SOURCE EXCERPT -
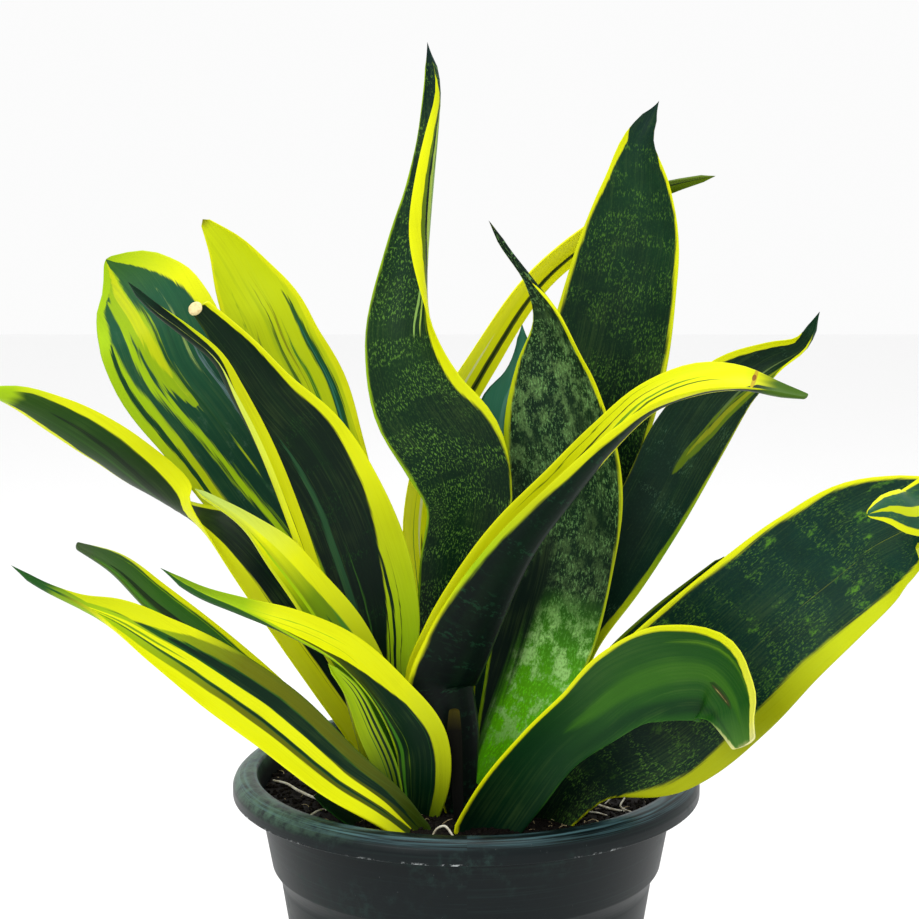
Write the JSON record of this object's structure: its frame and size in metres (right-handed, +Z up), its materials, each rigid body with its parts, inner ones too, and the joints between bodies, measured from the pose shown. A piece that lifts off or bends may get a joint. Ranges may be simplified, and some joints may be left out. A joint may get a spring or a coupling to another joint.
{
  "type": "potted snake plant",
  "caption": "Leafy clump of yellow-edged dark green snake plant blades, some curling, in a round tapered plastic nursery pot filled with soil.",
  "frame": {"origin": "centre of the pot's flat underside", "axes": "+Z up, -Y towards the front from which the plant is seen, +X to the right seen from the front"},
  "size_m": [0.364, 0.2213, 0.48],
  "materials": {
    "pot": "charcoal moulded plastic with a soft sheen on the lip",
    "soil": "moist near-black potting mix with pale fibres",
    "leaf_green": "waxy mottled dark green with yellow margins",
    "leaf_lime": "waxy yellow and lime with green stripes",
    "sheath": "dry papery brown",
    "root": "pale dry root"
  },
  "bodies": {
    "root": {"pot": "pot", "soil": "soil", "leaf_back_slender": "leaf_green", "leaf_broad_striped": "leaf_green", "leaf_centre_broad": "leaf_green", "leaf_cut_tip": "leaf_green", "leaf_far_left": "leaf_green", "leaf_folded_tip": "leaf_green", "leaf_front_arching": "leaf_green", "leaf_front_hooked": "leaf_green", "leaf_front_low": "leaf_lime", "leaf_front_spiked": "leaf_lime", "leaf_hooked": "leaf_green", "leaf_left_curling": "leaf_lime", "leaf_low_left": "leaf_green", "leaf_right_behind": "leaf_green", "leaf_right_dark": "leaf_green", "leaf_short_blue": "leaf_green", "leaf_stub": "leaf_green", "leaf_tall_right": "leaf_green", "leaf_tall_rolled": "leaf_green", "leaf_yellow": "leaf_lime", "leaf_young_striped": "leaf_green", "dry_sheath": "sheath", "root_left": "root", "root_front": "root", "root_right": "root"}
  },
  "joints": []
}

DIRECTIONS FOR THIS TASK - Gather each line holding the string "from".

REPLY TO THE TASK -
Write the JSON record of this object's structure: its frame and size in metres (right-handed, +Z up), its materials, each rigid body with its parts, inner ones too, and the joints between bodies, measured from the pose shown. A piece that lifts off or bends may get a joint. Ranges may be simplified, and some joints may be left out. A joint may get a spring or a coupling to another joint.
  "frame": {"origin": "centre of the pot's flat underside", "axes": "+Z up, -Y towards the front from which the plant is seen, +X to the right seen from the front"},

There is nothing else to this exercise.